"""

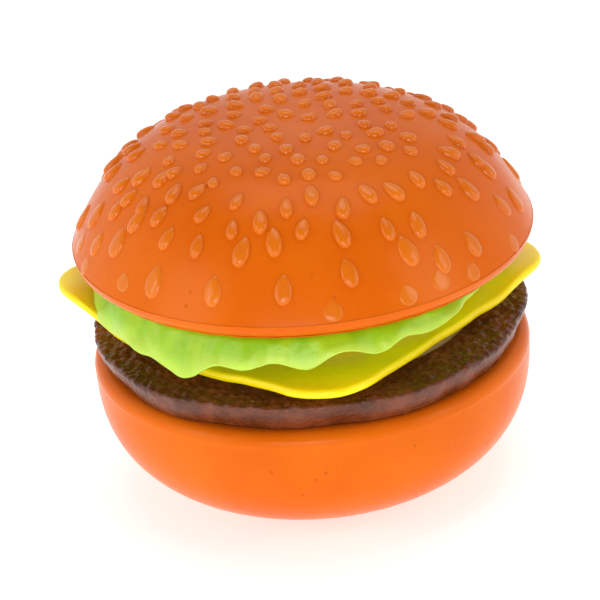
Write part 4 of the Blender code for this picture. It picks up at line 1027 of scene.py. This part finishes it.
# %% Lights
world = bpy.data.worlds.new("studio")
world.use_nodes = True
tree = world.node_tree
backdrop = tree.nodes["Background"]
sky = node(tree, "ShaderNodeTexCoord", output="Generated")
across = node(tree, "ShaderNodeSeparateXYZ", None, {0: sky}, "X")
front = node(tree, "ShaderNodeSeparateXYZ", None, {0: sky}, "Y")
height = node(tree, "ShaderNodeSeparateXYZ", None, {0: sky}, "Z")
wings = across.math("ABSOLUTE").ramp(0.55, 0.95)
behind = front.ramp(0.0, 0.8)
glow = (wings + behind) * 0.62 + 0.22 - height.ramp(0.2, 0.9) * 0.08
tree.links.new(glow.value, backdrop.inputs["Strength"])
backdrop.inputs["Color"].default_value = (1, 1, 1, 1)
bpy.context.scene.world = world


def soft_light(name, place, size, power):
    lamp = bpy.data.lights.new(name, "AREA")
    lamp.shape = "RECTANGLE"
    lamp.size, lamp.size_y = size
    lamp.energy = power
    obj = bpy.data.objects.new(name, lamp)
    obj.location = place
    obj.rotation_euler = (Vector((0, 0, 0.06)) - Vector(place)).to_track_quat("-Z", "Y").to_euler()
    bpy.context.scene.collection.objects.link(obj)


soft_light("overhead", (0.05, 0.15, 0.95), (0.8, 0.5), 2.8)
soft_light("front_panel", (-0.12, -0.90, 0.26), (0.50, 0.30), 3.0)
soft_light("left_sheet", (-0.80, -0.45, 0.42), (0.4, 0.6), 1.9)
soft_light("right_sheet", (0.80, -0.40, 0.45), (0.4, 0.6), 1.6)

# %% Camera
camera_data = bpy.data.cameras.new("camera")
camera_data.lens = 147
camera = bpy.data.objects.new("camera", camera_data)
bpy.context.scene.collection.objects.link(camera)
bpy.context.scene.camera = camera
RISE, ROLL, FAR = math.radians(26), math.radians(4.8), 0.700
aim = Vector((0, 0, 0.050))
forward = Vector((0, math.cos(RISE), -math.sin(RISE)))
right = forward.cross(Vector((0, 0, 1))).normalized()
up = right.cross(forward)
tilted_right = right * math.cos(ROLL) - up * math.sin(ROLL)
tilted_up = right * math.sin(ROLL) + up * math.cos(ROLL)
place = aim - forward * FAR - tilted_right * 2.4 * MM + tilted_up * 0.3 * MM
turn = Matrix((tilted_right, tilted_up, -forward)).transposed()
camera.matrix_world = Matrix.Translation(place) @ turn.to_4x4()
bpy.context.scene.view_settings.view_transform = "Standard"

"""

Written request:
Write down the full listing again, exactly.

In response:
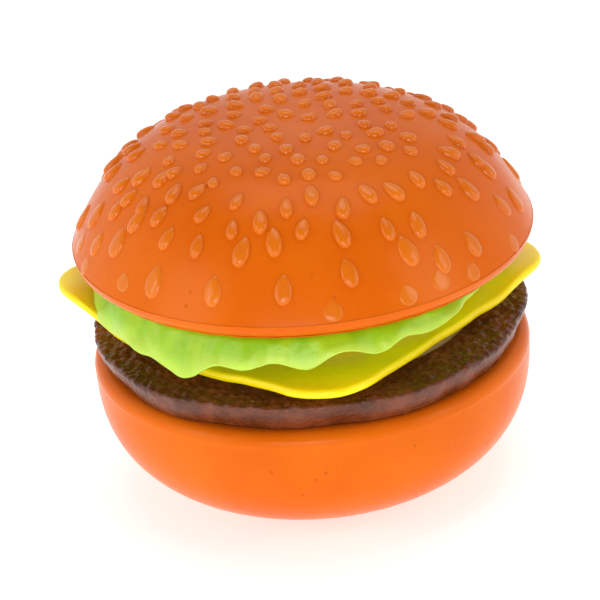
Write part 4 of the Blender code for this picture. It picks up at line 1027 of scene.py. This part finishes it.
# %% Lights
world = bpy.data.worlds.new("studio")
world.use_nodes = True
tree = world.node_tree
backdrop = tree.nodes["Background"]
sky = node(tree, "ShaderNodeTexCoord", output="Generated")
across = node(tree, "ShaderNodeSeparateXYZ", None, {0: sky}, "X")
front = node(tree, "ShaderNodeSeparateXYZ", None, {0: sky}, "Y")
height = node(tree, "ShaderNodeSeparateXYZ", None, {0: sky}, "Z")
wings = across.math("ABSOLUTE").ramp(0.55, 0.95)
behind = front.ramp(0.0, 0.8)
glow = (wings + behind) * 0.62 + 0.22 - height.ramp(0.2, 0.9) * 0.08
tree.links.new(glow.value, backdrop.inputs["Strength"])
backdrop.inputs["Color"].default_value = (1, 1, 1, 1)
bpy.context.scene.world = world


def soft_light(name, place, size, power):
    lamp = bpy.data.lights.new(name, "AREA")
    lamp.shape = "RECTANGLE"
    lamp.size, lamp.size_y = size
    lamp.energy = power
    obj = bpy.data.objects.new(name, lamp)
    obj.location = place
    obj.rotation_euler = (Vector((0, 0, 0.06)) - Vector(place)).to_track_quat("-Z", "Y").to_euler()
    bpy.context.scene.collection.objects.link(obj)


soft_light("overhead", (0.05, 0.15, 0.95), (0.8, 0.5), 2.8)
soft_light("front_panel", (-0.12, -0.90, 0.26), (0.50, 0.30), 3.0)
soft_light("left_sheet", (-0.80, -0.45, 0.42), (0.4, 0.6), 1.9)
soft_light("right_sheet", (0.80, -0.40, 0.45), (0.4, 0.6), 1.6)

# %% Camera
camera_data = bpy.data.cameras.new("camera")
camera_data.lens = 147
camera = bpy.data.objects.new("camera", camera_data)
bpy.context.scene.collection.objects.link(camera)
bpy.context.scene.camera = camera
RISE, ROLL, FAR = math.radians(26), math.radians(4.8), 0.700
aim = Vector((0, 0, 0.050))
forward = Vector((0, math.cos(RISE), -math.sin(RISE)))
right = forward.cross(Vector((0, 0, 1))).normalized()
up = right.cross(forward)
tilted_right = right * math.cos(ROLL) - up * math.sin(ROLL)
tilted_up = right * math.sin(ROLL) + up * math.cos(ROLL)
place = aim - forward * FAR - tilted_right * 2.4 * MM + tilted_up * 0.3 * MM
turn = Matrix((tilted_right, tilted_up, -forward)).transposed()
camera.matrix_world = Matrix.Translation(place) @ turn.to_4x4()
bpy.context.scene.view_settings.view_transform = "Standard"